The report is available at http://lsag.web.cern.ch/lsag/LSAG-Report.pdf.

The physicists, who labored anonymously for the last year and a half, are John Ellis, Michelangelo Mangano, Gian Giudice and Urs Wiedemann, of Cern, and Igor Tkachev, of the Institute for Nuclear Research in Moscow. In a press release, Cern’s director general Robert Aymar said, “With this report, the Laboratory has fulfilled every safety and environmental evaluation necessary to ensure safe operation of this exciting new research facility.”

It is full speed ahead, they say, on the new machine, which is designed to accelerate protons, the building blocks of ordinary matter, to energies of 7 trillion electron volts and then bang them together to produce tiny primordial fireballs, miniature versions of the Big Bang. Physicists will comb the detritus from those fireballs in search of forces and particles and even new laws of nature that might have prevailed during the first trillionth of a second of time.

Some critics have argued, however, that Cern has ignored or downplayed the risk that the collider could produce a black hole that would swallow the Earth, or that it could create some other dangerous particle.

The safety group, however, pointed out that cosmic rays have produced equivalently energetic collisions with the Earth and other objects in the cosmos over and over again. “This means that Nature has already completed about 1031 LHC experimental programs since the beginning of the Universe,” they write. But the stars and galaxies endure.

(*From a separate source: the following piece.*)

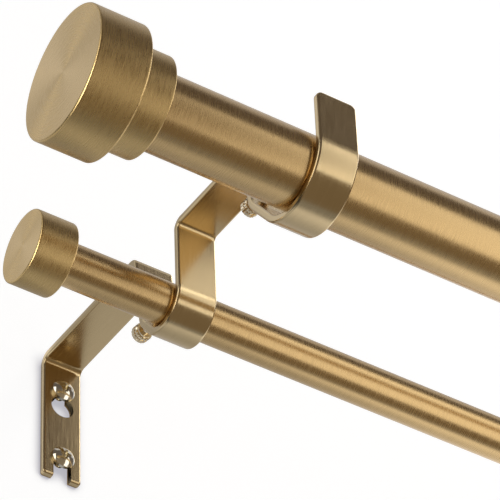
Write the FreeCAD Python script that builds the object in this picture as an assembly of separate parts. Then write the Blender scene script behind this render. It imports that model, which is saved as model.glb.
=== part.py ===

The new report, which is an update and expansion of a previous 2003 report, pays particular attention to the issue of black holes, which could be produced according to some speculative variations of the already speculative string theory. Could one eat the Earth? These same theories predict that the black holes would immediately disintegrate, the authors say. But if stable black holes could somehow be produced, they would also have been produced by cosmic ray collisions.

The report draws heavily on a dense 96-page analysis by Steven B. Giddings of the University of California, Santa Barbara, and Dr. Mangano, which will be available on the physics archive on Monday. In that paper, Dr. Giddings and Dr. Mangano conclude, “Indeed, conservative arguments based on detailed observations and the best-available scientific knowledge, including solid astronomical data, conclude, from multiple perspectives, that there is no risk of any significance whatsoever from such black holes.”

The difference between these two ways of making black holes is that the ones from cosmic rays would be going near the speed of light and would shoot through the Earth with no effect, while collider black holes would be at rest relative to the Earth and could be captured. But if such black holes from cosmic rays existed, the physicists concluded, dense cinders like neutron stars or white dwarfs would capture them and get eaten. But that doesn’t happen; such objects continue to exist.

The safety report was itself reviewed and approved by another panel of scientists outside Cern. And so, after 14 years and $8 billion, the future of physics is almost here.

Cern’s engineers are in the process of cooling the superconducting magnets that power the protons around their 17-mile racetrack down to within 3 degrees Fahrenheit of absolute zero. They are on track, they say to begin circulating protons in the machine in August and to begin colliding them a couple of months later.

Because the engineers have not yet finished “training” the magnets to carry the currents necessary to propel the protons to full energy, the plan is for the colliding protons to have 5 trillion electron volts apiece initially, still five times more energetic than physicists have achieved before.

In the winter, when Cern traditionally shuts down for a period, the magnets will be trained for the full energy. In the spring the collider will start up again with 14-trillion volt collisions. And physicists can finally stop holding their breaths.

An earlier version of this article misstated the number of authors of the report. There are five, not four. Gian Giudice of Cern is also an author.